I stayed up one night playing poker with tarot cards. I got a full house and four people died.
About This Quote
Steven Wright is known for deadpan, one-line surrealism that treats absurd premises as if they were mundane observations. This joke belongs to his stand-up repertoire from the early-to-mid period when his laconic style and dream-logic wordplay became widely circulated through comedy albums and televised sets. The line riffs on late-night gambling imagery (“stayed up one night playing poker”) and collides it with occult symbolism (tarot) and literalized idioms (“full house”) to produce a dark, unexpected punchline. It is typically delivered as a self-contained one-liner rather than as part of a longer narrative.
Interpretation
The humor comes from stacking incompatible systems of meaning.
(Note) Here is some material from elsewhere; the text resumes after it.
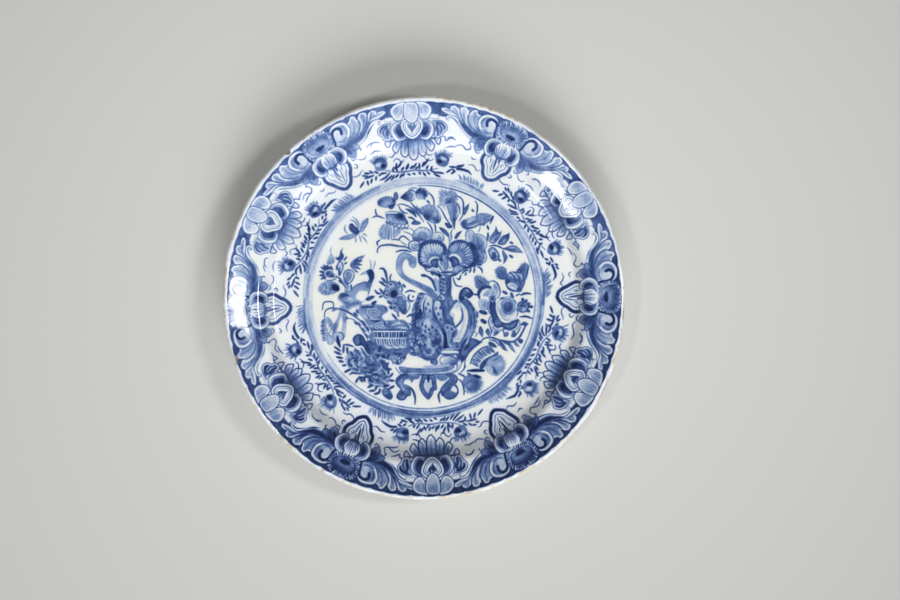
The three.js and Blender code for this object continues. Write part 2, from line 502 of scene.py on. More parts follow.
def aster_front(brush):
    """The aster, the bulb under it, the crescents and the shield that hangs from them."""
    brush.shape(
        WHITE,
        "-4.9,.925 -4.2,.962 -2,.978 2,.978 4.2,.962 4.9,.925 4.4,.885 3,.864 0,.858 -3,.864 -4.4,.885",
    )
    fringe_in = "-4,.905 -4.2,.94 -2.5,.958 0,.962 2.5,.958 4.2,.94 4,.905 3,.885 0,.878 -3,.885 -3.8,.9"
    fringe_out = "-5,.905 -5.1,.955 -3,.977 0,.981 3,.977 5.1,.955 5,.905 3.6,.87 0,.864 -3.6,.87 -4.8,.897"
    brush.hatch(DARK, 0.8, fringe_in, fringe_out, 50)
    brush.shape(
        MID,
        "-4,.92 -3.4,.95 0,.962 3.4,.95 4,.92 3,.89 0,.88 -3,.89",
        ((1.6, BLUE),),
        ("0,.90 0,.955", BLUE),
        0.9,
    )
    brush.hatch(
        DARK,
        0.8,
        "-3.4,.918 -2,.935 0,.94 2,.935 3.4,.918",
        "-4,.945 -2.4,.966 0,.97 2.4,.966 4,.945",
        15,
        (0.2, 0.8),
    )
    brush.lines(PALE, 1.3, "-2.2,.915 -0.8,.924 1,.924; -2.6,.9 -1.6,.892; 2.3,.9 1.6,.893", soft=1)
    brush.shape(NAVY, "-1.6,.91 0,.916 1.6,.91 1.2,.897 0,.893 -1.2,.897", soft=0.9)


def shield_side(brush):
    """Half of what hangs under an aster: dark leaves, then the crescent."""
    brush.shape(
        BLUE,
        "5.8,.856 9,.85 11.3,.836 11.8,.818 10.2,.806 8,.812 6.2,.83",
        ((0.6, DARK),),
        ("9,.83 12,.81", PALE),
    )
    brush.shape(
        BLUE, "6,.83 8.6,.824 10,.803 9.4,.781 7.8,.777 6.4,.80", ((0.6, DARK),), ("8,.81 9.6,.776", PALE)
    )
    brush.lines(DARK, 3, "6,.848 8,.842 9.6,.832; 6.4,.826 7.6,.814 8.2,.80", ends=(1, 0.3), soft=1.6)
    brush.lines(DARK, 0.9, "11.4,.812 12,.804 11.6,.796; 9.2,.777 8.6,.768 7.6,.766 7,.776")
    brush.shape(WHITE, "1.4,.868 4.2,.871 6,.855 6.8,.822 6.2,.792 4.6,.775 2.8,.777 2.4,.80", ((0.6, DARK),))
    brush.shape(
        MID,
        "2,.858 3.8,.859 5.1,.844 5.4,.818 4.6,.795 3.3,.789 2.5,.80",
        fade=("4.4,.856 3.6,.80", NAVY),
        soft=1,
    )
    brush.lines(NAVY, 3.2, "4.1,.838 4.3,.82 3.7,.803", soft=1.4)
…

Poker hands are statistical outcomes within a game; tarot cards are associated with divination and fate. Wright fuses them so that a poker result becomes an omen with real-world consequences. The phrase “full house” is the hinge: in poker it’s a hand, in everyday speech it means a crowded home, and in horror logic it can imply deadly overcrowding. The punchline (“four people died”) turns a harmless idiom into a grim literal event, exemplifying Wright’s signature technique: taking language at face value and letting the literal interpretation spiral into surreal, dark comedy.